Unfair Debt Collection Practices
- RA 9474 and SEC Memorandum Circular No. 18 prohibit lending companies from engaging in abusive collection tactics, such as harassment or public shaming.
- Complaints regarding harassment can be filed with the SEC, the National Privacy Commission (NPC), or local authorities.
IV. Harassment and Misuse of Personal Data
The Data Privacy Act prohibits unauthorized use or disclosure of personal data. Lending apps that contact a borrower’s contacts without proper authorization may face penalties.
Borrower’s Rights
- Borrowers can request the NPC to investigate lending companies for privacy violations.

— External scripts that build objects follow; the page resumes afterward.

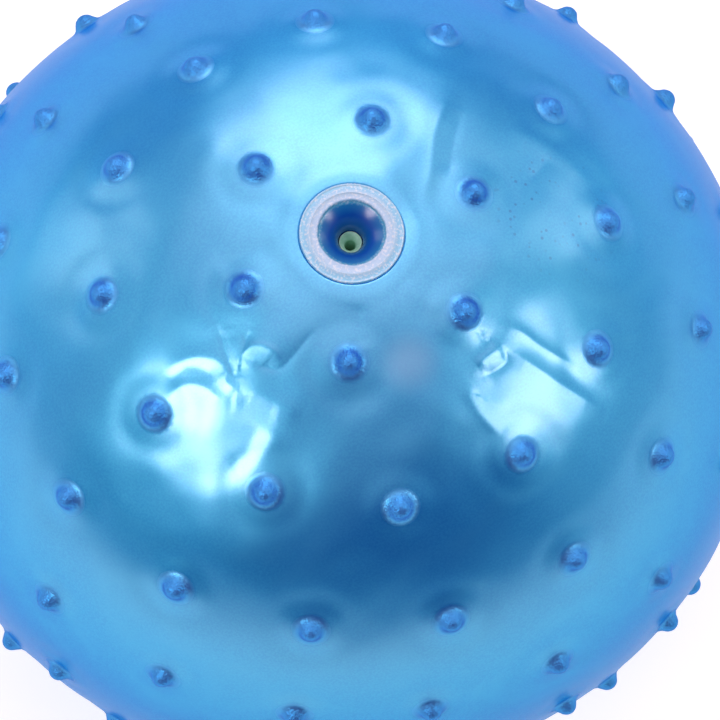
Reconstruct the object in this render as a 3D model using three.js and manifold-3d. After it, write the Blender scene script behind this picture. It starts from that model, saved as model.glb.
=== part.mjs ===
// Inflatable knobby playground ball: a thin moulded skin with nubs, a valve housing and its needle core.
// Millimetres. The origin is the ball's centre, +Z runs out through the valve, +X towards a nub.
import * as THREE from 'three';
import { mergeVertices } from 'three/addons/utils/BufferGeometryUtils.js';
import Module from 'manifold-3d';

const wasm = await Module();
wasm.setup();

// Skin
const BALL_RADIUS = 90;
const WALL = 1.0;
const VALVE_OPENING_RADIUS = 10.25;

// Nubs: rings round the mould's axis. Each ring is [polar angle, number of nubs, turn of its first nub],
// with angles in degrees. The half away from the valve is the mirror image, turned by half a pitch.
// The valve sits a little off the mould's axis, so the whole pattern of nubs leans from it.
const NUB_RINGS = [
  [15.4, 6, 0],
  [33.1, 12, 14.7],
  [50.5, 16, 13.9],
  [67.1, 19, 11.1],
  [84.3, 20, 7.7],
];
const PATTERN_LEAN = 1.2;
const PATTERN_LEAN_TOWARDS = -38;
const NUB_HEIGHT = 2.6;
const NUB_FOOT_RADIUS = 3.8;
const NUB_DOME_RADIUS = 2.4;
const NUB_ROOT = 0.7;
const NUB_WAIST = 0.35;
const NUB_BROW = 0.84;

// Valve: heights below are depths under the rim, whose flat face stands a little proud of the skin.
const GAP = 0.3;
const RIM_HEIGHT = 90.3;
const RIM_FLAT_WIDTH = 1.0;
const MOUTH_RADIUS = 6.3;
const MOUTH_ROUND = 0.4;
const FUNNEL_FLARE = 2.3;
const BOSS_RADIUS = 9.9;
const SHOULDER_STEP = 0.2;
const SHOULDER_DROP = 0.55;
const RIDGE_WIDTH = 0.3;
const RIDGE_RISE = 0.15;
const FLANGE_RADIUS = 14;
const FLANGE_THICKNESS = 1.2;
const FLANGE_ROOT = 0.3;
const FLANGE_CLEARANCE = 0.8;
const CORE_DEPTH = 5.9;
const CORE_RADIUS = 2.2;
const CORE_LENGTH = 14.5;
const NEEDLE_RADIUS = 1.08;
const LEAD_IN_DEPTH = 2.0;
const PASSAGE_LENGTH = 11;
const NOSE_RADIUS = 1.6;
const NOSE_TIP_RADIUS = 1.1;
const SEAT_DEPTH = 15;
const HOUSING_DEPTH = 17.5;
const NECK_RADIUS = 7.2;
const NECK_DEPTH = 6.5;
const TUBE_RADIUS = 5.2;
const TUBE_DEPTH = 9;
const CORE_EDGE = 0.15;

// How finely the round shapes are faceted
const SKIN_FACETS = [40, 20];
const INSIDE_FACETS = [24, 12];
const NUB_SIDES = 6;
const VALVE_SIDES = 24;
const CORE_SIDES = 16;
const MOUTH_STEPS = 3;
const FUNNEL_STEPS = 7;

const rad = THREE.MathUtils.degToRad;

// A closed three.js geometry as a solid, with shared vertices merged and zero-area triangles dropped.
function toSolid(source) {
  const geometry = source.clone();
  for (const name of ['normal', 'uv']) geometry.deleteAttribute(name);
  const merged = mergeVertices(geometry, 1e-4);
  const indices = [];
  for (let i = 0; i < merged.index.count; i += 3) {
    const [a, b, c] = [0, 1, 2].map((k) => merged.index.getX(i + k));
    if (a !== b && b !== c && c !== a) indices.push(a, b, c);
  }
  const position = Float32Array.from(merged.attributes.position.array);
  const triangles = signedVolume(position, indices) < 0 ? indices.reverse() : indices;
  const mesh = new wasm.Mesh({ numProp: 3, vertProperties: position, triVerts: Uint32Array.from(triangles) });
  return new wasm.Manifold(mesh);
}

function signedVolume(position, indices) {
  const corner = (i) => new THREE.Vector3().fromArray(position, 3 * indices[i]);
  let sum = 0;
  for (let i = 0; i < indices.length; i += 3) {
    sum += corner(i).dot(corner(i + 1).cross(corner(i + 2)));
  }
  return sum / 6;
}

function toGeometry(solid) {
  const mesh = solid.getMesh();
  const geometry = new THREE.BufferGeometry();
  geometry.setAttribute('position', new THREE.BufferAttribute(mesh.vertProperties, 3));
  geometry.setIndex(new THREE.BufferAttribute(mesh.triVerts, 1));
  geometry.computeVertexNormals();
  return geometry;
}

// A solid of revolution about +Z from [radius, height] points. three.js turns profiles about +Y.
function revolve(profile, segments) {
  const points = profile.map(([r, z]) => new THREE.Vector2(r, z));
  return toSolid(new THREE.LatheGeometry(points, segments).rotateX(Math.PI / 2));
}

// Points of a circular arc about a centre on the profile, from one angle to another in degrees.
function arc(centreR, centreZ, radius, fromAngle, toAngle, steps) {
  return Array.from({ length: steps + 1 }, (_, i) => {
    const angle = rad(fromAngle + ((toAngle - fromAngle) * i) / steps);
    return [centreR + radius * Math.cos(angle), centreZ + radius * Math.sin(angle)];
  });
}

function sphere(radius, [around, along]) {
  const middle = arc(0, 0, radius, -90, 90, along).slice(1, -1);
  return revolve([[0, -radius], ...middle, [0, radius]], around);
}

// One nub at the ball's top: a low dome whose flared foot is rooted in the wall.
function makeNub() {
  const foot = BALL_RADIUS - NUB_ROOT;
  const waist = BALL_RADIUS + NUB_WAIST * NUB_HEIGHT;
  const brow = BALL_RADIUS + NUB_BROW * NUB_HEIGHT;
  const crown = BALL_RADIUS + NUB_HEIGHT;
  const browRadius = NUB_DOME_RADIUS * Math.sqrt(1 - ((NUB_BROW - NUB_WAIST) / (1 - NUB_WAIST)) ** 2);
  const flare = [[0, foot], [NUB_FOOT_RADIUS, foot], [NUB_DOME_RADIUS, waist]];
  const profile = [...flare, [browRadius, brow], [0, crown]];
  return revolve(profile, NUB_SIDES);
}

function nubPlaces() {
  const places = [];
  for (const [polar, count, turn] of NUB_RINGS) {
    const pitch = 360 / count;
    for (let i = 0; i < count; i += 1) {
      places.push([polar, turn + i * pitch]);
      places.push([180 - polar, turn + (i + 0.5) * pitch]);
    }
  }
  return places;
}

// The rotation that carries a nub from the ball's top to its place.
function nubRotation([polar, azimuth]) {
  const towards = rad(PATTERN_LEAN_TOWARDS);
  const leanAxis = new THREE.Vector3(-Math.sin(towards), Math.cos(towards), 0);
  const lean = new THREE.Matrix4().makeRotationAxis(leanAxis, rad(PATTERN_LEAN));
  const turn = new THREE.Matrix4().makeRotationZ(rad(azimuth));
  const tilt = new THREE.Matrix4().makeRotationY(rad(polar));
  return lean.multiply(turn).multiply(tilt);
}

// The skin, nubs and all, is one moulding with an opening for the valve.
function makeBallShell() {
  const nub = makeNub();
  const nubs = nubPlaces().map((place) => nub.transform(nubRotation(place).elements));
  const outside = wasm.Manifold.union([sphere(BALL_RADIUS, SKIN_FACETS), ...nubs]);
  const inside = sphere(BALL_RADIUS - WALL, INSIDE_FACETS);
  const topEdge = BALL_RADIUS + NUB_HEIGHT;
  const drill = [[0, 0], [VALVE_OPENING_RADIUS, 0], [VALVE_OPENING_RADIUS, topEdge], [0, topEdge]];
  return outside.subtract(inside).subtract(revolve(drill, VALVE_SIDES));
}

// The valve housing: a proud rim with a rounded mouth, a smooth funnel that guides the pump's needle,
// a bore with a seat for the core, and a flange that lies under the skin.
function makeValveHousing() {
  const depth = (value) => RIM_HEIGHT - value;
  const flangeTop = (r) => Math.sqrt((BALL_RADIUS - WALL - FLANGE_CLEARANCE) ** 2 - r ** 2);
  const boreRadius = CORE_RADIUS + GAP;
  const seatRadius = NOSE_RADIUS + GAP;
  const flatOuter = MOUTH_RADIUS + MOUTH_ROUND + RIM_FLAT_WIDTH;
  const mouth = arc(MOUTH_RADIUS + MOUTH_ROUND, depth(MOUTH_ROUND), MOUTH_ROUND, 180, 90, MOUTH_STEPS);
  const shoulder = [
    [flatOuter, RIM_HEIGHT],
    [flatOuter + SHOULDER_STEP, depth(SHOULDER_STEP)],
    [BOSS_RADIUS - 2 * RIDGE_WIDTH, depth(SHOULDER_DROP)],
    [BOSS_RADIUS - RIDGE_WIDTH, depth(SHOULDER_DROP - RIDGE_RISE)],
    [BOSS_RADIUS, depth(SHOULDER_DROP)],
  ];
  const flange = [
    [BOSS_RADIUS, flangeTop(BOSS_RADIUS)],
    [FLANGE_RADIUS, flangeTop(FLANGE_RADIUS)],
    [FLANGE_RADIUS, flangeTop(FLANGE_RADIUS) - FLANGE_THICKNESS],
    [BOSS_RADIUS, flangeTop(BOSS_RADIUS) - FLANGE_THICKNESS - FLANGE_ROOT],
  ];
  const tube = [
    [NECK_RADIUS, depth(NECK_DEPTH)],
    [TUBE_RADIUS, depth(TUBE_DEPTH)],
    [TUBE_RADIUS, depth(HOUSING_DEPTH)],
    [seatRadius, depth(HOUSING_DEPTH)],
    [seatRadius, depth(SEAT_DEPTH + GAP)],
    [boreRadius, depth(SEAT_DEPTH + GAP)],
  ];
  const funnel = funnelWall(boreRadius);
  return revolve([...mouth, ...shoulder, ...flange, ...tube, ...funnel, mouth[0]], VALVE_SIDES);
}

// The funnel's wall, from the bore up to the mouth: a trumpet, steep at the bore and open at the mouth.
function funnelWall(boreRadius) {
  const bottom = CORE_DEPTH + GAP;
  return Array.from({ length: FUNNEL_STEPS }, (_, i) => {
    const rise = i / FUNNEL_STEPS;
    const r = boreRadius + (MOUTH_RADIUS - boreRadius) * rise ** FUNNEL_FLARE;
    return [r, RIM_HEIGHT - MOUTH_ROUND - (bottom - MOUTH_ROUND) * (1 - rise)];
  });
}

// The self-sealing core: a countersunk lead-in, a blind needle passage that ends at the closed slit,
// a shoulder that sits on the housing's seat, and a tapered nose.
function makeValveCore() {
  const top = RIM_HEIGHT - CORE_DEPTH;
  const profile = [
    [0, top - PASSAGE_LENGTH - NEEDLE_RADIUS],
    [NEEDLE_RADIUS, top - PASSAGE_LENGTH],
    [NEEDLE_RADIUS, top - LEAD_IN_DEPTH],
    [CORE_RADIUS - CORE_EDGE, top],
    [CORE_RADIUS, top - CORE_EDGE],
    [CORE_RADIUS, RIM_HEIGHT - SEAT_DEPTH],
    [NOSE_RADIUS, RIM_HEIGHT - SEAT_DEPTH],
    [NOSE_RADIUS, RIM_HEIGHT - HOUSING_DEPTH],
    [NOSE_TIP_RADIUS, top - CORE_LENGTH],
    [0, top - CORE_LENGTH],
  ];
  return revolve(profile, CORE_SIDES);
}

const pearlVinyl = new THREE.MeshStandardMaterial({ color: 0x2f93d3, roughness: 0.34, metalness: 0.35 });
const valveVinyl = new THREE.MeshStandardMaterial({ color: 0x5fb4e2, roughness: 0.3, metalness: 0.15 });
const coreRubber = new THREE.MeshStandardMaterial({ color: 0x8ec9a9, roughness: 0.6, metalness: 0 });

const group = new THREE.Group();
const pieces = [
  ['ball_shell', makeBallShell(), pearlVinyl],
  ['valve_housing', makeValveHousing(), valveVinyl],
  ['valve_core', makeValveCore(), coreRubber],
];
for (const [name, solid, material] of pieces) {
  const mesh = new THREE.Mesh(toGeometry(solid), material);
  mesh.name = name;
  group.add(mesh);
}

export default group;
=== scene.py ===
"""The looks of the inflatable knobby ball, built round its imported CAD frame."""

from math import cos, pi, radians, sin

import bmesh
import bpy
import numpy as np
from mathutils import Matrix, Vector


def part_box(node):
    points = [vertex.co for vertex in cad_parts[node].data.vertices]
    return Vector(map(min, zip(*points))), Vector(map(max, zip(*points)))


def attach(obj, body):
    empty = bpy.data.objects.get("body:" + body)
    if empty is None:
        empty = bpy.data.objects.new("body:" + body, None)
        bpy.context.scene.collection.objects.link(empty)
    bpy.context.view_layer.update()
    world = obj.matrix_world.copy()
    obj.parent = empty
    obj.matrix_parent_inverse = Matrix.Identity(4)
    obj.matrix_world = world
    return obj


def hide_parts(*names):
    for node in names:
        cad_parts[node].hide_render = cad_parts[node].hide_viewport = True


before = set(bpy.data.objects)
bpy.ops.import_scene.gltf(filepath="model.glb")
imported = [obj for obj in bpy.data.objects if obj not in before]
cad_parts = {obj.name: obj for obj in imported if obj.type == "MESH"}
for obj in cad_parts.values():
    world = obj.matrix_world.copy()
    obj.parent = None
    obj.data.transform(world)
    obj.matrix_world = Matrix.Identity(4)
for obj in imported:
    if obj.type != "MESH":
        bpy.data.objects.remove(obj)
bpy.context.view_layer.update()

MM = 0.001

# Driving sizes, in millimetres. Meshes are made in metres.
BALL_RADIUS = round(-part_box("ball_shell")[0].z / MM)
RIM_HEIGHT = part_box("valve_housing")[1].z / MM
CORE_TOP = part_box("valve_core")[1].z / MM
CORE_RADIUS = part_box("valve_core")[1].x / MM
WALL = 1.0
BOSS_RADIUS = 9.9
OPENING_GAP = 0.03
OPENING_RADIUS = BOSS_RADIUS + OPENING_GAP

# How much wider than round the soft ball is, as a share of its radius.
OUT_OF_ROUND = 0.024

# Nubs: (polar angle, number, turn of the first), in degrees, as in CAD.
NUB_RINGS = [(15.4, 6, 0), (33.1, 12, 14.7), (50.5, 16, 13.9), (67.1, 19, 11.1), (84.3, 20, 7.7)]
PATTERN_LEAN = 1.2
PATTERN_LEAN_TOWARDS = -38
NUB_HEIGHT = 2.6
NUB_DOME = 2.25
NUB_SLOPE = radians(62)
NUB_FILLET = 1.6
NUB_SKIRT = 0.3
NUB_SKIRT_RADIUS = 4.2

# The least and most that a nub differs from the others, as factors on its height and its width.
NUB_TALLNESS = (0.9, 1.04)
NUB_BREADTH = (0.95, 1.06)
NUB_SEED = 7

# Faint rings in the skin: (height, radius, width), in mm. A moat goes round each nub, and the welt
# and the groove go round the valve.
MOAT = (-0.1, 7.4, 2.0)
WELT = (0.09, OPENING_RADIUS + 2.4, 1.5)
GROOVE = (-0.06, OPENING_RADIUS, 0.4)

# Waves: (seed, number of them, wavelength, height, height added round the valve), with sizes in mm.
WAVES = [(3, 14, 34, 0.05, 0.16), (5, 18, 14, 0.008, 0.04), (8, 24, 7, 0.002, 0.012)]
# The added height is whole up to the first angle from the valve and gone at the second, in degrees.
WAVED_POLAR = (25, 70)

# The longest mesh edge: (length on a feature, how far that reaches, growth beyond it), in mm.
NUB_MESH = (1.0, 4.2, 0.4)
CREASE_MESH = (0.6, 1.2, 0.3)
OPENING_MESH = (0.6, 3, 0.3)
VALVE_SIDE_MESH = (2.0, 50, 0.06)
SHORTEST_EDGE = 0.6
LONGEST_EDGE = 4.4
INSIDE_EDGE = 9.0

# The "nub" attribute is 1 up to the first distance from a nub's middle and 0 beyond the second, in mm.
NUB_SHADE = (1.6, 4.8)

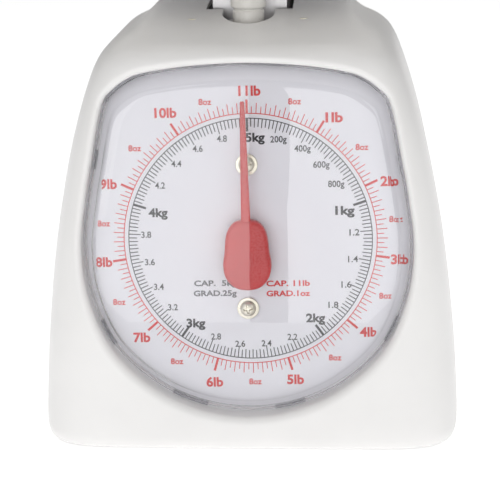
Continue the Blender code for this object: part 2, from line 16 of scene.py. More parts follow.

- Lending apps found guilty of unauthorized data sharing may be fined and required to compensate victims.
Legal Remedies for Harassment
- Borrowers may seek protection orders or file criminal complaints for grave coercion, unjust vexation, or other applicable offenses under the Revised Penal Code.
V. Recommended Legal Actions
For the Borrower:
- Secure Evidence - Collect screenshots, recordings, and messages from the lending app to substantiate claims of harassment or illegal practices.
- File Complaints - Submit complaints to the NPC, SEC, or local authorities for violations of lending regulations and data privacy laws.
- Engage Legal Counsel - Seek assistance from a lawyer to pursue legal remedies or negotiate with the lending app.
For the Alleged Co-Maker:
- Demand Proof of Consent - Request the lending app to provide evidence of any agreement or consent.
- File a Complaint for Misrepresentation - If no consent was given, the alleged co-maker may initiate legal action against the lending app.
VI. Conclusion
Borrowers and their alleged co-makers must be vigilant in dealing with online lending apps to safeguard their rights. Philippine laws provide avenues for redress against abusive practices, emphasizing the importance of consent, fairness, and the protection of personal data. If faced with similar challenges, affected individuals are advised to seek legal assistance to navigate the complexities of these disputes effectively.